J’ai toujours pensé qu’il serait hautement paradoxal, dans le contexte actuel d’une crise sans précédent, à la fois sanitaire, sociale, cultuelle, culturelle et morale, que le seul domaine dans lequel il n’y ait pas d’incidence soit la sphère politique. En amont de cette crise, il y a eu déjà quelques surprises : une ancienne vedette de télévision, un clown, un retraité… mais on pouvait toujours penser que c’était imputable au contexte. Aujourd’hui, la manière dont on nous présente en permanence la présidentielle comme un affrontement pré-écrit entre Emmanuel Macron et Marine Le Pen, alors que nous sommes dans une période de grands bouleversements, cela me parait totalement insensé. Or, la politique est le premier domaine qui connait des variations, des changements, ce qui pourrait donc aboutir à une surprise générale.
Assiste-t-on à une explosion des partis politiques ?
Un peu d’histoire politique : l’idée qu’il puisse exister des formations politiques qui soient des coquilles vides est très ancienne. S’il faudrait remonter avec précision dans l’histoire, la première fois qu’un parti s’est constitué à partir de rien, tout simplement pour aider un politique, remonte à Pompidou avec le Centre démocratie et progrès. Ils étaient des démocrates chrétiens qui refusaient de partir avec Jean Lecanuet pour l’élection de 1965, ils ont été approchés par Georges Pompidou et ont créé de toutes pièces ce parti. Un autre parti plus médiatique créé de cette manière : le Front National. On l’oublie trop souvent mais le Front National est une coquille vide. Au départ, c’est simplement une étiquette qui réunit quelques nationaux ensembles pour les législatives, portée par Ordre Nouveau. Ordre Nouveau est dissout, ce qui fait que ses adhérents se dispersent.
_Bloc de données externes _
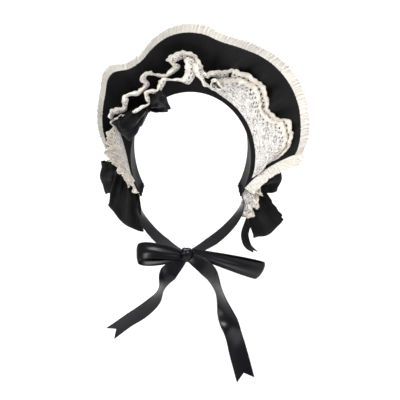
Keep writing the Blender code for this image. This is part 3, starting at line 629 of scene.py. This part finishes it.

Jean-Marie Le Pen en fait alors un parti avec 2-3 personnes. Lorsqu’il se lance dans la politique, Brice Lalonde, qui a été ministre, créé Génération Écologique, il me dit alors : « mon modèle c’est le Front National ». Ce n’est pas dans l’idéologie mais bien dans la structure, le faitque le mouvement soit dévolu à son leader. Emmanuel Macron n’a donc rien inventé avec l’acronyme de ses initiales « En Marche ».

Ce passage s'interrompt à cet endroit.